A first product stream 118, either of liquid- or vapor-phase, is directed from the esterification reactor 116 to a first membrane separation unit 120, and subsequently to a second membrane separation unit 122. If the first product stream 118 is a liquid, the membrane separation units 120, 122 are pervaporation units. If the first product stream 118 is a vapor, then the membrane separation units 120, 122 are vapor permeation units. The membrane separation units 120, 122 comprise two chambers separated by a first membrane 121 and a second membrane 123 respectively. A first upstream-side chamber 124, or feed/retentate chamber accommodates the incoming first product stream 118, while a first permeate chamber 126 is adapted to receive water, and in the case of ammonium carboxylate processing (or other amine-salt processing), ammonia, amine salts such as triethylammonium lactate, and volatile amines such as trimethylamine and triethylamine. As such, the first membrane 121 possesses such selectivity that it can effectively permeate water and ammonia and effectively retain alcohol and ester. As noted infra, several commercially available membranes, comprising a polyvinyl alcohol-based hydrophilic selective layer, have shown such separation selectivity. A vacuum which is generated either by condensation of the volatile permeate, or a sweeping gas (i.e., nitrogen, helium, argon, or any other inert gas) is applied to the permeate chamber to facilitate removal of the permeated water and nitrogen-containing permeates, with these permeates recycled for use in the fermentation process.

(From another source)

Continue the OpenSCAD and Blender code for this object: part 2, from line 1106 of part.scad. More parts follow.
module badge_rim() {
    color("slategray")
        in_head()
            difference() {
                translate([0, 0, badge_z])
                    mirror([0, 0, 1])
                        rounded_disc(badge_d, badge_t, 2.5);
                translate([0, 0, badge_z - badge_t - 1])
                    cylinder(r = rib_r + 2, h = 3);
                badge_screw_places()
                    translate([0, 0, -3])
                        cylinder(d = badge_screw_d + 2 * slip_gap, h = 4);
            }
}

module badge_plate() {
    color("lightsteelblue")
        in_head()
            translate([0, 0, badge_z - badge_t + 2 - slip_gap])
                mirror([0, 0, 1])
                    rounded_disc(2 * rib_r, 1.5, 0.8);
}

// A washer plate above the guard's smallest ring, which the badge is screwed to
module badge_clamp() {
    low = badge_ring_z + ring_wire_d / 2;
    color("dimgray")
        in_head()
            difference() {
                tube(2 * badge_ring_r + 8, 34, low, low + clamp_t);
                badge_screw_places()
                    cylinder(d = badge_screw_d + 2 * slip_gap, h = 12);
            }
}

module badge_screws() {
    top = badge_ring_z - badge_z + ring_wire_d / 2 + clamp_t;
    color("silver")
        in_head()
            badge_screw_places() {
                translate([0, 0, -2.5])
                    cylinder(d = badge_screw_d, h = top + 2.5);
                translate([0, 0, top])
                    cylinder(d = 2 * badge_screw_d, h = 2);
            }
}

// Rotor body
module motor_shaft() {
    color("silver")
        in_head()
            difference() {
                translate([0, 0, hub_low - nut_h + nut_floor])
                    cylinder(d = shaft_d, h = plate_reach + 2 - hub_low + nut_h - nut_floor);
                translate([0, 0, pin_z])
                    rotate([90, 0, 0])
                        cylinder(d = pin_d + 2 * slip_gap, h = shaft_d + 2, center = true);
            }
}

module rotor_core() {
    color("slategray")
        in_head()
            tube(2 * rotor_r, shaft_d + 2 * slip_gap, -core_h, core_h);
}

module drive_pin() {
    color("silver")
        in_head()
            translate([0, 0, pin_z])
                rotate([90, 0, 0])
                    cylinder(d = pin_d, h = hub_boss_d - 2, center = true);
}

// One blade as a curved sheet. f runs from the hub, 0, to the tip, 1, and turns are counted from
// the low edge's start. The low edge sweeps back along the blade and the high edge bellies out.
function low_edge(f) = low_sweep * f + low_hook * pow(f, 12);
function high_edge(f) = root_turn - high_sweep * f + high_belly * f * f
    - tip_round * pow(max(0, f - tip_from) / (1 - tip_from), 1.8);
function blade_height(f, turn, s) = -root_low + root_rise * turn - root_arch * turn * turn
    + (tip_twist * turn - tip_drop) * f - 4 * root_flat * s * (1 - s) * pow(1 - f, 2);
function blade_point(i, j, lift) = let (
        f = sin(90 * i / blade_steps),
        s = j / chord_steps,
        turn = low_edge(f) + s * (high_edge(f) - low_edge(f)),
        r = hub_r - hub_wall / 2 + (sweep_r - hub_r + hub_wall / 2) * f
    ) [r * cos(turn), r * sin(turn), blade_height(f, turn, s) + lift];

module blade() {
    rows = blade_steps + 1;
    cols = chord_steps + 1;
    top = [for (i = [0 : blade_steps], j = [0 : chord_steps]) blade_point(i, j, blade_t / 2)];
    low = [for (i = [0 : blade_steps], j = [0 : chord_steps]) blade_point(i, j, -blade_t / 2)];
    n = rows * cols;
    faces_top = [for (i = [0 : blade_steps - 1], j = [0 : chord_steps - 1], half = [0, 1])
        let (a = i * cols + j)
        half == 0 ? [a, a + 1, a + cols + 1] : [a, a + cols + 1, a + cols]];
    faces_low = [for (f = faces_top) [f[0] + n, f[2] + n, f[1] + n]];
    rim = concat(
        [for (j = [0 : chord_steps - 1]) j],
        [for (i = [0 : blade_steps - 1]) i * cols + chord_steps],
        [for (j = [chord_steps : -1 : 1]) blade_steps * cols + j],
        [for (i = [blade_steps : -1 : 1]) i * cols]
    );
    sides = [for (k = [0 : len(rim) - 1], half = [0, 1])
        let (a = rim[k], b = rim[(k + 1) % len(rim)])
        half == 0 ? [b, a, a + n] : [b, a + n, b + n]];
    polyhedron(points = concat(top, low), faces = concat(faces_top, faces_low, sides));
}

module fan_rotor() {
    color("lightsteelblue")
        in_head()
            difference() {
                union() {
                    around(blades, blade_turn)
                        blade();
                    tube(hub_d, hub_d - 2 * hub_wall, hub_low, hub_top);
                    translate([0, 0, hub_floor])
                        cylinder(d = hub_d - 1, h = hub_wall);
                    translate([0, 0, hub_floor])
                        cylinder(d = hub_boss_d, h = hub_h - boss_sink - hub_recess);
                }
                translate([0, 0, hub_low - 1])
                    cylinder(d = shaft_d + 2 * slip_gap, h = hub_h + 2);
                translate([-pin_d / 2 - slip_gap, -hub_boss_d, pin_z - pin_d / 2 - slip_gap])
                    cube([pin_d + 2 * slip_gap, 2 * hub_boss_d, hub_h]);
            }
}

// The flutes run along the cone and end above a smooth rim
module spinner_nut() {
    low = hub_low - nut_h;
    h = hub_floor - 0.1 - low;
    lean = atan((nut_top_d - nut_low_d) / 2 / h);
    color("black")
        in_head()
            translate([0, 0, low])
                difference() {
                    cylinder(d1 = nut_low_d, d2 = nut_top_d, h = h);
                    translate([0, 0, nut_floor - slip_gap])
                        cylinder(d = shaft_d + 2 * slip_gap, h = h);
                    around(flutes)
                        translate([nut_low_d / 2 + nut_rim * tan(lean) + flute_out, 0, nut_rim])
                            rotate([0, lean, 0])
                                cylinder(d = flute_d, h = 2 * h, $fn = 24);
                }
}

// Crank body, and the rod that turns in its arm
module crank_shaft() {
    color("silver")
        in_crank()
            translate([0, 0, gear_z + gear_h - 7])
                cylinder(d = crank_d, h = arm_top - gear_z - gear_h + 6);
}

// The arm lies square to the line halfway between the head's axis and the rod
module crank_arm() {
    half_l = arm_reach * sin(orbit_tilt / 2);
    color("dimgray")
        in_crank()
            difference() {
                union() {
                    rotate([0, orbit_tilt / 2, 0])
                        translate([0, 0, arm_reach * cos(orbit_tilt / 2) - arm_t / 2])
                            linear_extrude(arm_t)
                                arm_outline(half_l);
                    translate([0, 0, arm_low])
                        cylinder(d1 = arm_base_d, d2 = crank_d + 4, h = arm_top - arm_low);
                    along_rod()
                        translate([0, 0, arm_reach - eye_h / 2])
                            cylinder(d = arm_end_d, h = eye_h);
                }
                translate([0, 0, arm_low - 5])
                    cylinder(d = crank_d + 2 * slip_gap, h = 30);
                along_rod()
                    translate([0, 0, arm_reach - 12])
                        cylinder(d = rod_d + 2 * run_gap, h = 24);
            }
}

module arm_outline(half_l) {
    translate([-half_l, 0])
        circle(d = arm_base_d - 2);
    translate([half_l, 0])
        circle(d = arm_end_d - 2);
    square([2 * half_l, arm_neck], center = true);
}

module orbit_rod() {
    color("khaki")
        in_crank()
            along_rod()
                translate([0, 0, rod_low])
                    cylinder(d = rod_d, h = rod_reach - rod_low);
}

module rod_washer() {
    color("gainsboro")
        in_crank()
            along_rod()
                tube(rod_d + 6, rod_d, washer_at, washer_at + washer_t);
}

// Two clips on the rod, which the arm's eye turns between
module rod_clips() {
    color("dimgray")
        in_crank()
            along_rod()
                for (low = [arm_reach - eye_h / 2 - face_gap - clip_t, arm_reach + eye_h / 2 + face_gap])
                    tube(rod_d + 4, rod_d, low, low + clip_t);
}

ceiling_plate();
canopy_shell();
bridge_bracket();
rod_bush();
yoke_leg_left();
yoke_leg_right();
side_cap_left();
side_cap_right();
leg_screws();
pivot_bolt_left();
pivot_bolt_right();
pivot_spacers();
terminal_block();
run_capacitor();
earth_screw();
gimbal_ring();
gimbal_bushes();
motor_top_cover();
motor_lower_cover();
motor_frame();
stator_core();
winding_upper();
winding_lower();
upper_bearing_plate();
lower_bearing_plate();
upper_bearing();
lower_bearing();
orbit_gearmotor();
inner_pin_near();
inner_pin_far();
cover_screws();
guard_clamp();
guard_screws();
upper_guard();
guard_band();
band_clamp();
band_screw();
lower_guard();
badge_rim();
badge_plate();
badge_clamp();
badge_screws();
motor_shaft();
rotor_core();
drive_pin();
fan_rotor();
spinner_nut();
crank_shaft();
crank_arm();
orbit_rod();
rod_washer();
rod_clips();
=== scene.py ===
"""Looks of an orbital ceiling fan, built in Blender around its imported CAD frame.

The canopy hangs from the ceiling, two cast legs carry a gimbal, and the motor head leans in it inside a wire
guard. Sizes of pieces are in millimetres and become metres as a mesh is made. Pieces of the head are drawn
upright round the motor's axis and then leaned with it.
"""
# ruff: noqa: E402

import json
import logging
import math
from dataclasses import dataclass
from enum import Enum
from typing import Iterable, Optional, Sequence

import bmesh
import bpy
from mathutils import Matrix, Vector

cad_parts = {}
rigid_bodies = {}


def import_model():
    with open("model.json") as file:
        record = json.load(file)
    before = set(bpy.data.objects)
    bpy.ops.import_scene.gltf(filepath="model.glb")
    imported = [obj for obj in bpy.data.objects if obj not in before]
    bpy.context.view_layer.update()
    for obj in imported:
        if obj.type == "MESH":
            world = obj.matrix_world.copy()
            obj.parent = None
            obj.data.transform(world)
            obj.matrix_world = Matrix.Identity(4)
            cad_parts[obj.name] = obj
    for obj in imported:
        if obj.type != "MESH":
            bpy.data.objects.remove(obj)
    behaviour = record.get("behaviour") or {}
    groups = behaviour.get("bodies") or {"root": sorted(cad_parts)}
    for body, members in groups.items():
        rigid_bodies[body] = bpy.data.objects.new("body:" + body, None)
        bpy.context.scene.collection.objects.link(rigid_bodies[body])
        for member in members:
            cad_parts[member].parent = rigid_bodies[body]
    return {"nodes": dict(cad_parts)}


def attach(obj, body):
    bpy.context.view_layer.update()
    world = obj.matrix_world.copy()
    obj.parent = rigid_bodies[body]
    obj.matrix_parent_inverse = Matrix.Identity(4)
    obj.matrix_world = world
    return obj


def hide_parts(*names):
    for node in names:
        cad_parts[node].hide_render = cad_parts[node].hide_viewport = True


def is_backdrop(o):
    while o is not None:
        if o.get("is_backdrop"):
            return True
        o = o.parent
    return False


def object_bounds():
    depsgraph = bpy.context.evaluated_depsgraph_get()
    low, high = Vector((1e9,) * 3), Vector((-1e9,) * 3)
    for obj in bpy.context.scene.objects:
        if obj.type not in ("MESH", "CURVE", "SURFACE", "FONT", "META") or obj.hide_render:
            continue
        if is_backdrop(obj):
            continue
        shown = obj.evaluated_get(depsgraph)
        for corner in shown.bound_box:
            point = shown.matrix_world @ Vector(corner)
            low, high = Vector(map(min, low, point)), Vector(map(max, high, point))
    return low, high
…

A first retentate feed stream 128 is then directed to a second feed/retentate chamber 130 in the second membrane separator 122 containing the second membrane 123. The second membrane 123 possesses such selectivity that results in the effective permeation of the product ester while retaining the alcohol, lactate and water.
A vacuum, created by condensation of the vapor, or sweeping gas is applied to the downstream side or second permeate chamber 132 to facilitate removal of the permeated ester which is considered a final product stream 134. The remaining second retentate stream 136 is then directed back to the esterification reactor 116 for further conversion, thereby further facilitating reaction equilibrium shift to the right.
Catalyst and Membrane Detail
Many esterification or transesterifcation catalysts can be utilized in the esterification units 14 and 116. These catalysts include sulfuric acid, p-toluene sulfonic acid (p-TSA), 4-dimethyl aminopyridine (DMAP), stannous octoate, lipases, esterases, the acidic resins such as those marketed under the Amberlyst trade name, and long chain non-volatile amines such as the C.sub.8 -C.sub.10 straight-chain tertiary amine mixture marketed as Alamine 336 (Henkel Corp., Gulph Mills, Pa.), The DMAP and amine catalysts are particularly applicable in ammonium carboxylate conversion processes.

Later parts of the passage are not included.